Greater optimism for the future
An increase in the average amount of loans provided was reported by 59% of banks. The most conservative are financial institutions in Austria, where only 30% of banks confirmed an increase in the average loan amount.
At the same time, more than 66% of all bankers surveyed believe that their commercial real estate loan portfolio will grow further in the coming year. This is a more optimistic outlook than last year, as 58% of respondents shared this view in 2024.
The ratio between bank financing of new construction and completed (income-generating) real estate projects is balanced across the region and has not changed significantly compared to last year. A certain strengthening of the share of financing for new construction is evident mainly in Bulgaria and Slovakia, where this trend continues from the previous year. In contrast, in Poland and Hungary, the share of loans for new construction in the total bank portfolio continues to decline. Czechia remains the CEE country with the lowest volume of financing for new construction, despite a slight year-on-year increase, while new construction financing was even lower in Austria.
No big change in lending conditions
At the CEE level, banks prefer residential buildings when financing new construction, whereas previously it was industrial and logistics properties. For retail projects, financial institutions prefer retail parks to large shopping centres. Hotels and resorts attract the least interest across the region. Many banks report that they do not finance such construction projects at all.
Fifty-one per cent of financial institutions report the same interest margins as last year, while just over 40% of banks report lower margins. Financial institutions in the Czech Republic and Slovakia have the lowest margins on loans for new construction and completed projects, while those in Serbia, Bulgaria and Romania have the highest.
“Credit conditions remain stable, especially the requirements for the debt service coverage ratio (DSCR) and the loan-to-value ratio (LTV or LTC). Although there has been a slight easing of LTC conditions in the Czech Republic and Poland, it is too early to talk about a trend. Similarly, there has been no significant change in occupancy or pre-letting/pre-sale requirements. Banks continue to assess these mainly in terms of how they affect DSCR, LTV and LTC," explains Pavel Dolák, the survey’s guarantor at KPMG Czech Republic.
Very few problematic loans
The loan portfolios of the surveyed banks remain in very good condition overall. The average share of problem-free loans rose from 91% last year to 93% at the regional level. At the same time, the average share of loans with minor problems (such as technical breaches of banking covenants) fell from 8% to 6%.

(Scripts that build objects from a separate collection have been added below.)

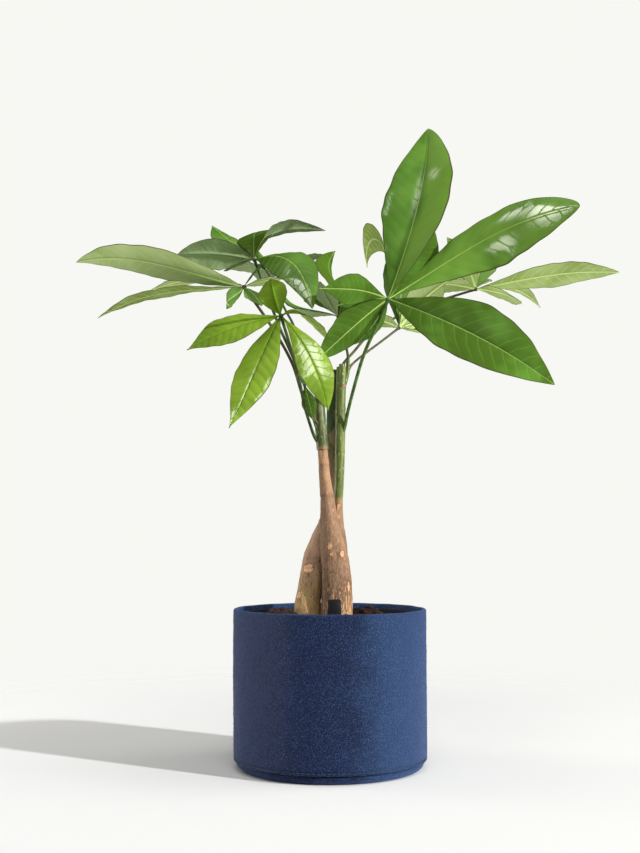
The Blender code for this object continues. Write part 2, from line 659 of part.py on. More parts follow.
def main():
    """Builds the planter, what fills it, and the plant."""
    clear_scene()
    build_felt_wall()
    build_felt_base()
    build_nursery_pot()
    build_soil()
    finish_object(make_label("plant_label", 0.0), LABEL_BLACK)
    build_stem("trunk_left", TRUNK_LEFT, BARK_BROWN, TRUNK_LEFT_SCARS)
    build_stem("trunk_front", TRUNK_FRONT, BARK_BROWN, TRUNK_FRONT_SCARS)
    build_stem("trunk_back", TRUNK_BACK, BARK_BROWN)
    build_stem("stem_right", STEM_RIGHT, STEM_GREEN, STEM_RIGHT_SCARS, (SIDE_SHOOT, CUT_KNOB))
    build_stem("stem_left", STEM_LEFT, STEM_GREEN)
    carriers = {"stem_right": (STEM_RIGHT, SIDE_SHOOT, CUT_KNOB), "stem_left": (STEM_LEFT,)}
    for leaf in LEAVES:
        finish = LEAF_LIME if leaf.name == "leaf_front_left" else LEAF_GREEN
        build_leaf(leaf, carriers[leaf.grows_on], finish)


if __name__ == "__main__":
    main()
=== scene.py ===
"""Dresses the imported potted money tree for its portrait.

The planter, the nursery pot, the soil, the tag, the trunks and every compound leaf are made again in
finer meshes that keep the places and sizes of the solids they stand for, and each surface gets the
finish of the real material. Sizes are in millimetres unless a name says otherwise.
"""

from __future__ import annotations

import logging
import math
import random
from dataclasses import dataclass, field
from enum import Enum
from functools import partial
from typing import Any, Callable, Sequence

import bmesh
import bpy
import numpy as np
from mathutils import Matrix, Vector, noise


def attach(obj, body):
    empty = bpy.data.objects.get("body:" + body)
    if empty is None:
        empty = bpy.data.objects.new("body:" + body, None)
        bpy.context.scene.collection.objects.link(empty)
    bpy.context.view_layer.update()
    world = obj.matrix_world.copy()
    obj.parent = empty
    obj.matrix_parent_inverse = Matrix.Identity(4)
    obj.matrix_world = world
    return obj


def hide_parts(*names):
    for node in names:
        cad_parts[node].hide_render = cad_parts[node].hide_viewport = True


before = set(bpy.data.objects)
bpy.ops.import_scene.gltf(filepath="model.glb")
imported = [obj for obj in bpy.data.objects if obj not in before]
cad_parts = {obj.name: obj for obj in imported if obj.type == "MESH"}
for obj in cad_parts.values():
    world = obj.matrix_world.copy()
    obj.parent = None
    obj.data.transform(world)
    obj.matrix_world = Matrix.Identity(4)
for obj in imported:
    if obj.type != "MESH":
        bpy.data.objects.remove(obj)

LOG = logging.getLogger("money_tree")

MM = 0.001
GAP = 0.3
SEED = 20

# Sizes shared with the part's source
PLANTER_RADIUS = 89.4
PLANTER_HEIGHT = 145.5
FELT_THICKNESS = 4.0
BASE_HEIGHT = 8.0
BASE_INSET = 2.4
BASE_CORNER = 7.0
FELT_RIPPLE = 0.6
LINER_TOP_RADIUS = 82.5
LINER_FOOT_RADIUS = 64.0
LINER_RIM_RADIUS = 84.0
LINER_RIM_DEPTH = 7.0
LINER_TOP = 140.5
LINER_WALL = 1.6
SOIL_TOP = 135.5
SOIL_CLUMP = 1.8
SOIL_FALL = 1.5
ROOT_DEPTH = 92.0
LABEL_WIDTH = 12.2
LABEL_THICKNESS = 0.9
LABEL_TOP = 155.0
LABEL_FOOT = 101.0
LABEL_PLACE = (3.9, -28.6)
BLADE_CURL = 0.12
BLADE_WAVE = 0.9
LEAFLET_STALK = 0.9
HUB_RADIUS = 2.6
HUB_SWELL = 1.6


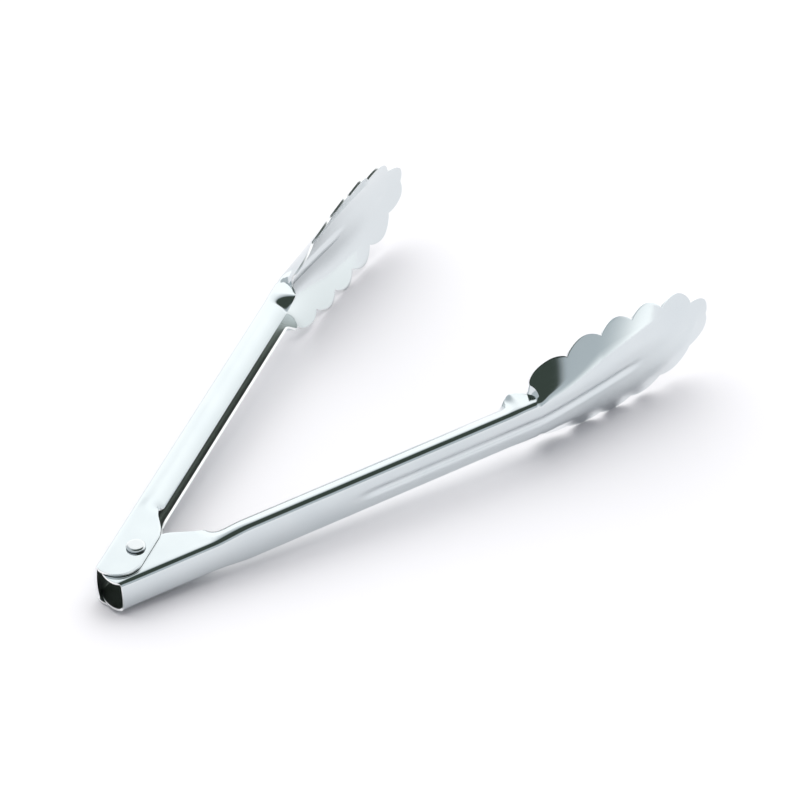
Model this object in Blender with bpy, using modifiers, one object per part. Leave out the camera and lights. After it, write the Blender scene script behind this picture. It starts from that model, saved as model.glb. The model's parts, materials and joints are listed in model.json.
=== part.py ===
"""Spring loaded kitchen tongs, 300 mm long, pressed from stainless steel sheet.

Two channel-section arms turn on one rivet. The inner arm's ears sit between the outer arm's
ears, and a coiled torsion spring round the rivet pushes the arms apart until the inner arm's
ears meet the outer arm's web. That released position is the one modelled.

Metres, +Z up. The tongs lie on their side as on a table: on the rivet's lower head and on one
lobe of each scoop, so the hinge axis leans back a little. The origin is the middle of the
rivet's lower face, and +X runs midway between the two arms, towards their scoops.

Each arm is laid out in its own axes: x runs along the arm from the hinge axis, `depth` goes
from the outer face of the web towards the other arm, and `half` is the distance from the
arm's middle plane.
"""
from math import atan2, cos, pi, radians, sin, sqrt

import bmesh
import bpy
from mathutils import Vector

# ---- Driving dimensions ---------------------------------------------------------------
OPEN_ANGLE = radians(37.3)      # between the two webs when released
SHEET = 0.0010                  # sheet thickness
GAP = 0.0003                    # between pieces that touch

ARM_REACH = 0.2880              # hinge axis to tip
TAIL_LENGTH = 0.0155            # hinge axis to the web's hinge end
CHANNEL_HALF = 0.0085           # half the channel's width
WEB_CROWN = 0.0008              # how far the web bows outwards along its middle
FOLD_RADIUS = 0.0022            # between web and flange, outside
LIP_DEPTH = 0.0102              # web to the flange's free edge
LIP_TUCK = 0.0044               # how far the free edge curls in under the flange
LIP_BOW = 0.6                   # how far the flange bows out over that curl, as its share

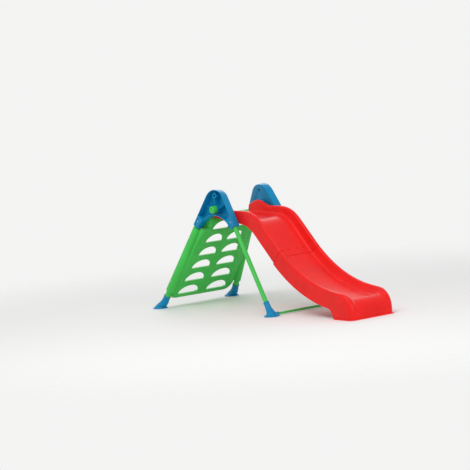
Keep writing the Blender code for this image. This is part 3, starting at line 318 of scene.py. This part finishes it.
def flared_foot(name, reach, leg_radius, shift):
    """A foot for the leg that stands at this reach, with its disc shifted along the ground."""
    base = leg_point(reach, 0) + Vector((shift, 0, 0))
    axis = (leg_point(reach, foot_height) - leg_point(reach, 0)).normalized()
    neck = leg_radius + foot_wall
    flare = disc_radius - neck
    bpy.ops.mesh.primitive_cylinder_add(
        vertices=64, radius=disc_radius, depth=disc_height, location=base + Vector((0, 0, disc_height / 2)))
    foot = bpy.context.object
    foot.name = name
    bpy.ops.object.transform_apply()
    select_faces(foot, lambda face: face.normal.z > 0.9)
    centre = base + Vector((0, 0, disc_height))
    radius, lean = disc_radius, Vector((0, 0, 1))
    # Height, share of the way from the disc to the leg, and share of the flare that is left
    for height, share, left in (
        (0.008, 0.02, 0.88), (0.0105, 0.07, 0.74), (0.014, 0.17, 0.60), (0.020, 0.36, 0.46),
        (0.028, 0.60, 0.33), (0.038, 0.84, 0.21), (0.055, 1.0, 0.09), (0.075, 1.0, 0.03),
        (0.094, 1.0, 0.0), (0.095, 1.0, 0.06), (0.0995, 1.0, 0.06), (foot_height, 1.0, 0.02),
    ):
        goal = base.lerp(leg_point(reach, height), share)
        goal.z = height
        bpy.ops.mesh.extrude_region_move(TRANSFORM_OT_translate={"value": goal - centre})
        size = (neck + flare * left) / radius
        bpy.ops.transform.resize(value=(size, size, size), center_override=goal)
        turned = Vector((0, 0, 1)).lerp(axis, share)
        about_y = math.atan2(turned.x, turned.z) - math.atan2(lean.x, lean.z)
        about_x = math.atan2(lean.y, lean.z) - math.atan2(turned.y, turned.z)
        bpy.ops.transform.rotate(value=-about_y, orient_axis="Y", center_override=goal)
        bpy.ops.transform.rotate(value=-about_x, orient_axis="X", center_override=goal)
        centre, radius, lean = goal, neck + flare * left, turned
    bpy.ops.mesh.inset(thickness=radius - leg_radius - slack)
    bpy.ops.mesh.extrude_region_move(TRANSFORM_OT_translate={"value": -axis * foot_height * 0.7})
    select_faces(foot, lambda face: face.normal.z < -0.9 and face.calc_center_median().z < 0.001)
    bpy.ops.mesh.inset(thickness=disc_radius * 0.38)
    bpy.ops.mesh.extrude_region_move(TRANSFORM_OT_translate={"value": (0, 0, foot_recess)})
    bpy.ops.object.mode_set(mode="OBJECT")
    return foot


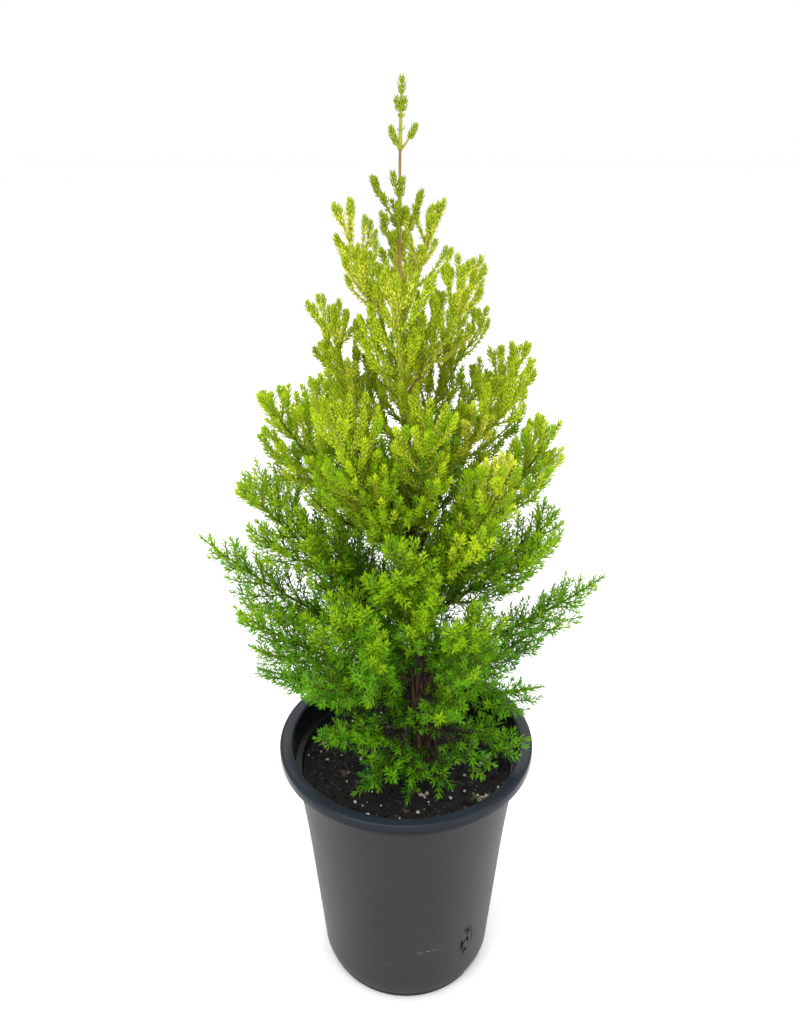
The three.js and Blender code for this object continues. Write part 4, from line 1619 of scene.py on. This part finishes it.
twig_kinds = {
    "brown_twigs": (plain_finish("brown_twig", (0.1, 0.045, 0.02), 0.7), "bark", []),
    "green_twigs": (plain_finish("green_twig", (0.1, 0.19, 0.012), 0.6), "foliage_green", []),
    "lime_twigs": (plain_finish("lime_twig", (0.38, 0.4, 0.05), 0.6), "foliage_lime", []),
}
for twig in all_twigs:
    twig_kinds[twig_kind(twig)][2].append(twig)
for name, (finish, slot, twigs) in twig_kinds.items():
    parts = []
    for order, sides, rings in twig_meshes:
        some = [twig for twig in twigs if twig.order == order]
        if some:
            roots = [twig_radius(twig, youth(twig.line.start[2])) for twig in some]
            tips = [tip_share * radius for radius in roots]
            first = woody_share - limb_share if order == 0 else 0
            parts.append(swept([twig.line for twig in some], first, roots, tips, sides, rings))
    piece = mesh_piece(name, *joined(parts), finish)
    on_plant(piece, slot)
    print(name, len(twigs), "twigs,", len(piece.data.polygons), "triangles")

# %% [markdown]
# ## Needles
# A needle is a slim spindle with five corners and six faces: a root sunk in the twig, a wide part
# with a keel below, and a sharp tip that curves forward. They stand in whorls of three or four,
# each whorl turned against the one before, and crowd together at the tip of each twig. The whole
# crown's needles are worked out as arrays, twig by twig. Each colour's needles are joined into one
# mesh, or into a few where there are very many of them.

# %% Needle sizes
# Each size is a pair, low on the plant and at its top. The second pair is what it gains behind
# the tip: low down the needles fan out there, and at the top they swell into a club.
lean, lean_gain = (20, 19), (42, 17)
needle_length, length_gain = (3.2, 2.6), (1.5, 0.7)
needle_width = (0.98, 1.3)
belly_place = (0.3, 0.42)
whorl_gap, gap_gain = (1.45, 1.0), (1.2, 1.9)
needles_in_whorl = (3, 4)
four_from = 0.5  # youth
gap_reach = 6
fan_reach = 3.2
club_reach = 2.5
club_from, club_to, club_fade = 4.5, 9, 0.6
youth_spread, turn_spread, length_spread, lean_spread = 0.08, 0.16, 0.12, 0.1
first_whorl = 0.15
bare_root = 0.6
bare_from = 7.0  # needles nearer the tip than this are never thinned out


def gained(sizes, gains, fan, club, y):
    """A size with its gain, blended between the plant's low and high parts."""
    return blend(sizes[0] + gains[0] * fan, sizes[1] + gains[1] * club, y)


# %% Needle places
needle_random = np.random.default_rng(11)


def whorl_places(length, y):
    """Distances from the tip at which a twig bears its whorls of needles."""
    places = []
    back = first_whorl
    while back < length - bare_root:
        places.append(back)
        fan, club = smooth(0, gap_reach, back), smooth(club_from, club_to, back)
        back += gained(whorl_gap, gap_gain, fan, club, y)
    return np.array(places)


def needles_on(twig, density, bare):
    """Root, tangent, outward direction, and sizes of every needle on a twig."""
    line = twig.line
    y = float(np.clip(youth(line.end[2]) + needle_random.uniform(-youth_spread, youth_spread), 0, 1))
    back = whorl_places(line.length * (1 - bare), y)
    if density < 1:
        back = back[(needle_random.uniform(size=len(back)) < density) | (back < bare_from)]
    if not len(back):
        return None
    shares = 1 - back / line.length
    points, along = line.at(shares), line.heading(shares)
    plane = np.cross(along[0], line.heading(0.0))
    if np.linalg.norm(plane) < 1e-5:
        plane = np.cross(along[0], SPARE)
    plane = unit(plane)
    second = np.cross(plane[None], along)
    whorl = needles_in_whorl[0 if y < four_from else 1]
    shape = (len(back), whorl)
    total = len(back) * whorl
    turn = needle_random.uniform(0, 6.28) + np.arange(len(back))[:, None] * (math.pi / whorl)
    turn = turn + np.arange(whorl)[None] * (2 * math.pi / whorl)
    turn = turn + needle_random.normal(0, turn_spread, shape)
    out = np.cos(turn)[..., None] * plane + np.sin(turn)[..., None] * second[:, None]
    radius = twig_radius(twig, y) * (tip_share + (1 - tip_share) * back / line.length)
    fan = smooth(0, fan_reach, back)
    club = smooth(0, club_reach, back) - club_fade * smooth(club_from, club_to, back)
    length = gained(needle_length, length_gain, fan, club, y)[:, None]
    length = length * needle_random.normal(1, length_spread, shape)
    angle = gained(lean, lean_gain, fan, club, y)[:, None]
    angle = np.radians(angle * needle_random.normal(1, lean_spread, shape))
    return {
        "point": np.repeat(points, whorl, axis=0),
        "along": np.repeat(along, whorl, axis=0),
        "out": out.reshape(-1, 3),
        "radius": np.repeat(radius, whorl),
        "angle": angle.ravel(),
        "length": length.ravel(),
        "width": np.full(total, blend(*needle_width, y)),
        "belly": np.full(total, blend(*belly_place, y)),
        "back": np.repeat(back, whorl),
    }


# %% Needle mesh
curved_forward = 0.84  # the tip's lean as a share of the root's
keel_depth = 0.45  # as a share of the width
root_sunk, wide_beyond = 0.3, 0.5  # in twig radii: where a needle starts, and how far on it is widest
corners_of_needle = 5
needle_faces = np.array([(3, 1, 4), (1, 2, 4), (2, 3, 4), (1, 3, 0), (2, 1, 0), (3, 2, 0)])


def needle_mesh(needles):
    """Six-faced spindles from the places and sizes of many needles."""
    one = {key: np.concatenate([some[key] for some in needles]) for key in needles[0]}
    along, out, angle = one["along"], one["out"], one["angle"]
    radius, length, width, belly = (one[key][:, None] for key in ("radius", "length", "width", "belly"))

    def leaning(angles):
        return np.cos(angles)[:, None] * along + np.sin(angles)[:, None] * out

    across = np.cross(along, out)
    below = np.cos(angle)[:, None] * out - np.sin(angle)[:, None] * along
    root = one["point"] + out * radius * root_sunk
    wide = root + out * radius * wide_beyond + leaning(angle) * length * belly
    tip = wide + leaning(angle * curved_forward) * length * (1 - belly)
    left, right = wide + across * width / 2, wide - across * width / 2
    keel = wide + below * width * keel_depth
    points = np.stack([root, left, right, keel, tip], axis=1).reshape(-1, 3)
    starts = np.arange(len(root)) * corners_of_needle
    faces = needle_faces[None] + starts[:, None, None]
    return points, faces.reshape(-1, 3)


# %% [markdown]
# ## Colours by spray
# From below upwards the foliage turns from fresh green to lime, and three small spots are golden.
# Sprays inside the crown and low down are painted darker, as painted shade, and sprays further out,
# higher up and in the skirt are painted brighter, as painted light. Each shoot takes one plain
# colour, picked by its height and by how far out it stands, with a little chance, so neighbours
# differ as they do on the plant. There are five steps of warmth and three of painted light and
# shade. Tips have a colour of their own: low down the newest needles are the brightest, with one
# step more of painted light, and at the top the crowded scales are a darker green. Each colour is
# plain, because a pattern finer than a needle would only be lost.

# %% Colours
warmths = [  # name, colour, finish slot
    ("low", (0.05, 0.215, 0.009), "foliage_low"),
    ("green", (0.12, 0.325, 0.006), "foliage_green"),
    ("fresh", (0.245, 0.43, 0.005), "foliage_green"),
    ("lime", (0.43, 0.565, 0.012), "foliage_lime"),
    ("gold", (0.60, 0.64, 0.05), "foliage_gold"),
    ("club", (0.34, 0.44, 0.012), "foliage_lime"),
]
painted_light_steps = [("shade", 0.42), ("mid", 0.8), ("bright", 1.12)]  # name, and how much the colour is scaled for painted shade and light
GOLD, CLUB = 4, 5  # places in the list of warmths
SHADE, MID, BRIGHT = 0, 1, 2  # places in the list of painted light and shade steps
warmth_by_height, warmth_by_reach, warmth_chance, warmth_start = 4.5, 0.2, 0.26, -0.15
light_by_height, light_by_reach, light_chance, light_start = 2.4, 2.1, 0.35, -1.0
skirt_warmth, skirt_light = 0.45, 1.2
reach_that_counts = 1.15
slimmest_crown = 20
shade_below = 0.55  # share of the height
club_above = 0.78  # youth
club_length = 4.6
leader_club_length = 9
fresh_length = 3.6
golden_spots = [  # place, size, steps of warmth
    ((44, -34, 400), 22, 1.5), ((36, -52, 340), 16, 0.8), ((-30, -30, 430), 14, 1.2),
]


def share_of_crown(point, z):
    """How far out a point stands, as a share of the crown's radius at a height."""
    radius = crown_radius(min(z, plant_top - slimmest_crown))
    return math.hypot(point[0], point[1]) / max(slimmest_crown, radius)


def spray_color(twig):
    """The warmth of a twig's colour and its step of painted light and shade, as indices."""
    while twig.order > 2:
        twig = twig.parent
    tip = twig.line.end
    height = (tip[2] - soil_top) / plant_height
    out = share_of_crown(tip, tip[2])
    warmth = warmth_by_height * height + warmth_by_reach * out
    warmth += fine_random.normal(0, warmth_chance) + warmth_start
    # painted light and shade: sprays further out and higher up take brighter steps, inner and low ones the
    # dark step
    depth = light_by_reach * min(out, reach_that_counts) + light_by_height * height
    depth += fine_random.normal(0, light_chance) + light_start
    if twig.mass == LEADER:
        return CLUB, MID
    # the skirt's sprays are warmer and take more painted light
    if branches[twig.mass].has_bough:
        warmth += skirt_warmth
        depth += skirt_light
    for place, size, step in golden_spots:
        if math.dist(tip, place) < size:
            warmth += step
    # high up no spray takes the painted shade step
    darkest = MID if height > shade_below else SHADE
    return int(np.clip(round(warmth), 0, GOLD)), int(np.clip(round(depth), darkest, BRIGHT))


def tips_apart(some, color, y, on_leader):
    """Splits a twig's needles by age, and gives each part its colour.

    On young twigs the crowded scales at the tip are a darker green than those behind. Low on the
    plant it is the other way round: the newest needles, at the tip, are the brightest, with one step
    more of painted light.
    """
    warmth, depth = color
    if y > club_above or on_leader:
        tip = some["back"] < (leader_club_length if on_leader else club_length)
        tip_color = (CLUB, depth)
    else:
        tip = some["back"] < fresh_length
        # painted light: low down the tip's needles take one step brighter
        tip_color = (warmth, min(depth + 1, BRIGHT))
    for chosen, its_color in ((tip, tip_color), (~tip, color)):
        if chosen.any():
            yield its_color, {key: values[chosen] for key, values in some.items()}


# %% Needles
bare_stem_root = 0.05
leader_density = 0.4
inner_density = 0.75
density_by_reach = 1.1
outer_part = 0.7  # the share of a twig whose place decides
most_needles = 32000  # a longer run of needles is shared out over more meshes
needle_roughness = 0.55


def needle_density(twig):
    """The share of whorls that a twig keeps: few on the leader, and fewer inside the crown."""
    if twig.mass == LEADER:
        return leader_density
    if branches[twig.mass].has_bough:
        return 1
    out = share_of_crown(twig.line.at(outer_part), twig.line.end[2])
    return float(np.clip(inner_density + density_by_reach * out, inner_density, 1))


dealt = {}
for twig in all_twigs:
    bare = bare_stem_root if twig.order == 0 else 0
    some = needles_on(twig, needle_density(twig), bare)
    if some is not None:
        on_leader = twig.mass == LEADER
        for color, part in tips_apart(some, spray_color(twig), youth(twig.line.end[2]), on_leader):
            dealt.setdefault(color, []).append((twig.mass, part))
needle_total = 0
for (warmth, depth), sprays in sorted(dealt.items()):
    color_name, color, slot = warmths[warmth]
    light_step_name, strength = painted_light_steps[depth]
    painted_light_color = tuple(part * strength for part in color)
    finish = plain_finish(f"needle_{color_name}_{light_step_name}", painted_light_color, needle_roughness)
    counts = np.cumsum([len(some["radius"]) for _, some in sprays])
    shares = counts // most_needles
    for share in sorted(set(shares)):
        own = [spray for spray, its_share in zip(sprays, shares) if its_share == share]
        points, faces = needle_mesh([some for _, some in own])
        name = f"needles_{color_name}_{light_step_name}_{share + 1}"
        piece = mesh_piece(name, points, faces, finish, smooth=False)
        masses = sorted({mass for mass, _ in own})
        nodes = ["leader" if mass == LEADER else f"foliage_{branches[mass].number}" for mass in masses]
        on_plant(piece, slot, *nodes)
        needle_total += len(faces)
        print(piece.name, len(faces), "triangles on", len(nodes), "masses")
print("needles take", needle_total, "triangles")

Czechia stands out with its nearly 100% share of problem-free loans. Financial institutions in Poland, Slovakia, Slovenia, Serbia and Croatia also report very high-quality portfolios (with more than 90% of non-problematic loans and only a negligible share of impaired exposures). Bulgarian banks are continuously reducing the share of non-performing loans (from 18% to 16%), yet they remain the ones with the highest share in CEE. However, according to the survey, Austria has even more of them.
Cautious adoption of AI
The use of AI in real estate lending activities has clearly expanded this year but remains largely cautious, as banks are still testing the AI waters. The share of banks without any AI deployment fell from 69% last year to 49%. Minimal use of AI is reported by 22% (compared to 14% last year) and moderate use by 14% (last year, this answer was not among the options) of financial institutions. The remaining 15% of banks are implementing AI or preparing to do so.
The surveyed bankers identified Hungary and Poland as leaders in AI. Czechia, Croatia and Slovenia are opting for a more gradual and limited adoption. They use AI most often to boost productivity and for support functions (Excel, initial text drafts, document summaries), less so as a tool in the credit process itself. In general, the implementation of AI is also slowed down by the heavy workload of IT teams, which simultaneously must deal with stricter cybersecurity regulations (DORA and NIS2 standards).
Austria most strict in ESG
Approximately half of banks report a growing focus on ESG, but at the same time, the proportion of responses stating that the attention paid to ESG has remained unchanged has doubled. The dynamic growth in interest in ESG typical of previous years has thus entered a phase of stabilisation – many financial institutions already have processes related to ESG, which is becoming a standard part of risk management and lending, but this usually no longer leads to the introduction of entirely new requirements.
Austria stands out for its much stricter consideration of ESG. In CEE, just over 40% of banks have refused financing due to non-compliance with ESG in the last 12 months, but in Austria this figure is over 80%. Compared to the CEE average, Austrian financial institutions also place significantly greater emphasis on working with data on energy and water efficiency, physical risks, the use of CRREM, biodiversity impact assessments, and routine carbon footprint calculations.
About the survey
KPMG has been conducting the Property Lending Barometer survey on commercial real estate financing annually since 2010. This year, 47 leading financial institutions from Bulgaria, Croatia, the Czech Republic, Hungary, Poland, Romania, Serbia, Slovakia, Slovenia and, newly Austria, included as a benchmark market for the CEE region, took part. KPMG offices in these countries conducted online surveys and personal interviews. Data collection took place in October and November.